DEF 1: block designs
Consider numbers v, b, r, k, λ > 0 with k < v and r < b. A block design with parameters
(v, b, r, k, λ) is a matching problem as above, with the following properties:
(a) |V | = v
(b) |B| = b
(c) |Q[p]| = r for all p ∈ V
(d) |C[j]| = k for all j ∈ B
(e) |Q[p] ∩ Q[q]| = λ for all p, q ∈ V with p ≠ q.
there are v varieties and b blocks, every variety is in precisely r blocks, every block contains
precisely k varieties, every pair of distinct varieties is in precisely λ blocks
k,v , r relation remark
As C[j] ⊆ V and |C[j]| = k and |V | = v it is automatic that k ≤ v. If k were equal to v then
that would mean that C[j] = V for all j, which is like a job allocation problem in which every person is
qualified to do every job. However, we specified as part of the definition that k < v, so as to exclude this
uninteresting case. The condition r < b also has the same effect.

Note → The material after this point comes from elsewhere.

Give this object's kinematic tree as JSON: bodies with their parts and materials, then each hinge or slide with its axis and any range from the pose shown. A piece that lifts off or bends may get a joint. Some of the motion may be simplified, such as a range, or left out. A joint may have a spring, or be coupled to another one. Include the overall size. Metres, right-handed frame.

We will assume throughout our work on designs that 1 < k < v. (The cases k = 1 and k = v are trivial.)
Example 3:
Nine types of coffee are to be tested. Each of twelve families is asked to compare three of the types. Overall we want each pair from the nine to be
compared by the same number of families. (In fact, in this example, we’ll ask for
each to be compared by just one family).
Put B = {1, . . . , 12} and V = {1, . . . , 9} and Here is one way to do it
Family, block of varieties to be tested
C[1] = {1, 2, 3}
C[2] = {4, 5, 6}
C[3] = {7, 8, 9}
C[4] = {1, 4, 7}
C[5] = {1, 5, 9}
C[6] = {2, 5, 8}
C[7] = {3, 6, 9}
C[8] = {2, 6, 7}
C[9] = {3, 4, 8}
C[10] = {1, 6, 8}
C[11] = {2, 4, 9}
C[12] = {3, 5, 7}
The corresponding sets Q[p] are
Q[1] = {1, 4, 5, 10}
Q[2] = {1, 6, 8, 11}
Q[3] = {1, 7, 9, 12}
Q[4] = {2, 4, 9, 11}
Q[5] = {2, 5, 6, 12}
Q[6] = {2, 7, 8, 10}
Q[7] = {3, 4, 8, 12}
Q[8] = {3, 6, 9, 10}
Q[9] = {3, 5, 7, 11}.
It is now visible that
|V | = 9 and |B| = 12
and |C[j]| = 3 for all j
and |Q[p]| = 4 for all p.
We also have
Q[1] ∩ Q[2] = {1}
Q[3] ∩ Q[4] = {9}
Q[3] ∩ Q[6] = {7}
Q[4] ∩ Q[9] = {11}.
In fact, we have |Q[p] ∩ Q[q]| = 1 for all p ≠q, as we can see by a long but easy check of cases.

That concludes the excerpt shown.